Whether the president succeeds in these bold efforts, he has attempted—even if somewhat belatedly—to restore our lost liberalism. Already, conservatives have derided Obama’s inaugural address, calling his statements socialism and saying his speech was obsolete. It remains to be seen whether the president can sustain his policies and the liberal ideas he presented in his speech. But for liberalism to become part of our time again, we need to know what liberalism means—in the past and today.

Over a century ago, liberalism meant civil liberties, political freedom with limited government, and laissez-faire economic policy—not making an effort to change the nation. That idea lasted through the nineteenth century. One early twentieth-century scholar, remarking on the history of the Bill of Rights in the nineteenth century, described it as “140 years of Silence.” Only the wealthy and powerful supported those rights.

Before World War I, liberalism—then called “progressivism”—tried to build a broadminded government reaching out to people across the nation. But the growing power of corporations and massive inequality in the nineteenth and early twentieth century made liberalism almost meaningless. Not until the 1930s, when Franklin Roosevelt and the New Deal used the word, did Americans—and their government—make a more powerful “liberalism." The New Deal was an effort to give ordinary citizens rights that had been almost forgotten. That definition of liberalism remained powerful from the end of the New Deal into the 1960s.

The turmoil of the late 1960s—the battles of civil rights, the fiasco of Vietnam, the unraveling of the American economy—created a new radicalism of the right and a left that made liberalism seem obsolete to many people.
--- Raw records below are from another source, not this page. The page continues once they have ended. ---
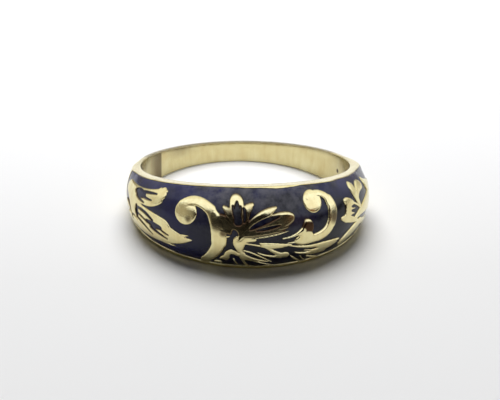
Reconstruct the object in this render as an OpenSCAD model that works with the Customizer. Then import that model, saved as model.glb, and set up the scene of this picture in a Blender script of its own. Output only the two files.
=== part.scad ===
// Enamelled gold band ring, lying on its side with the wide domed head at the front.
// The finger hole runs up and down, the head faces -Y, and the lower edge rests at Z = 0.
// All sizes are millimetres.

/* [Band] */
// Inside diameter of the finger hole
bore_d = 18; // [16:0.5:20]
// Width of the band at the front of the finger hole
front_w = 6.6; // [5.6:0.1:7]
// Width of the band at the sides of the finger hole
side_w = 3.75; // [3.4:0.05:4]
// Width of the band at the back of the finger hole
back_w = 1.8; // [1.6:0.1:2.6]
// Wall of the narrow shank at the back
shank_wall = 0.9; // [0.8:0.05:1.3]

/* [Dome] */
// Radius of the dome across the width of the head
dome_r = 4.5; // [4.3:0.1:5]
// Wall that the round dome would have if it were centred on the finger hole
dome_wall = 1.35; // [1.3:0.05:1.5]
// How far the dome is shifted towards the front, which makes the head thick
dome_shift = 1.85; // [1.6:0.05:2]

/* [Enamel field] */
// Width of the thin gold rim above the enamel
rim_top_w = 0.1; // [0.1:0.05:0.3]
// Width of the plain gold rim below the enamel
rim_bottom_w = 0.45; // [0.35:0.05:0.6]
// Depth of the sunk field below the rim
field_depth = 0.4; // [0.3:0.05:0.5]
// Half of the angle that the enamel field takes up around the head
field_angle = 84; // [80:1:88]
// Height of the raised ornament above the rim
relief_h = 0.2; // [0.1:0.05:0.3]
// How far the round knobs of the two scrolls swell above the ornament
knob_h = 0.1; // [0.08:0.01:0.2]
// How far the enamel lies below the rim
enamel_drop = 0.03; // [0.02:0.01:0.06]

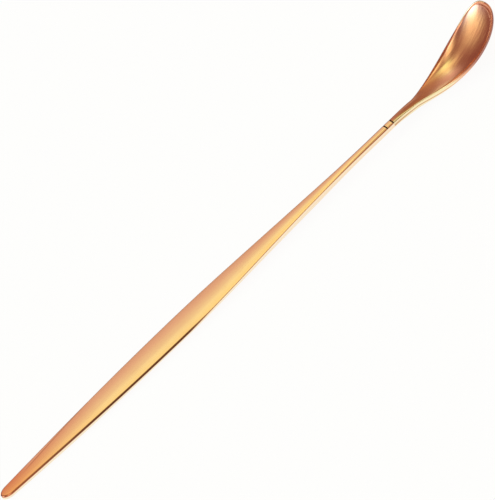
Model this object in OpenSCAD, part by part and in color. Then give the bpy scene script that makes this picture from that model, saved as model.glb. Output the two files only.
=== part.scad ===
// Bar spoon: a forged leaf-shaped handle and a pressed teardrop bowl, joined end to end at a slim
// neck by a short collar on a hidden steel pin. Lengths in millimetres, +X from handle to bowl,
// +Z up, lying as it does on a bar top: on the foot flat under the handle tip and on the bowl.

/* [Handle] */
// Length of the handle, from its tip to the collar
handle_length = 247.5; // [235:0.1:260]
// Width of the leaf-shaped blade where it is widest
blade_width = 12.9; // [11:0.1:16]
// Distance from the tip to the widest place
blade_peak = 113; // [90:1:130]
// Thickness of the blade's side where it is widest
blade_thickness = 2.05; // [1.6:0.05:2.8]
// Height of the gently domed top above the blade's edges
blade_crown = 0.4; // [0.2:0.05:0.7]
// Width at which the blade's sides start behind the tip
tip_width = 5.4; // [4:0.1:7]
// Length of the rounded end of the tip
tip_round = 4.6; // [3:0.1:6]
// Height of the top edge above the handle's centre line at the tip
tip_rise = 0.7; // [0.4:0.05:1]
// Depth of the underside below the centre line at the tip
tip_drop = 1.95; // [1.6:0.05:2.5]
// Height of the top edge above the centre line at the widest place
peak_rise = 0.5; // [0.3:0.05:0.8]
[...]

Liberalism has not yet fully revived from that era into our time. If liberalism remains an ideal, it still remains a weak one.

But the liberal creed remains one that even many conservatives, if they thought about it, might agree with. Modern liberalism means liberty for speech and the press. It means freedom of religion and a separation of church and state. It provides equal rights under the law. Other elements of liberalism have begun to emerge in our own time: protecting the environment, securing social security and health care, stopping unnecessary wars, supporting the poor, feeding the hungry, helping the homeless. 

Most of all, liberalism in our time means the support of equality. For many years, liberals ignored economic and social inequality—certain that their efforts would fail. As in the nineteenth century, the twenty-first century has produced the greatest inequality in the history of our nation. That is why Obama’s speech sent many people talking about liberalism again—happily for many, outraged for others.

Some liberals have shown arrogance. Some have given up. Others have over-reached. But at its best, liberalism has been a pragmatic system that could help create a society that helps those in need and works against our growing inequality. Four years after Obama became president, he may have finally launched—at least for now—a robust fight for what most liberals believe.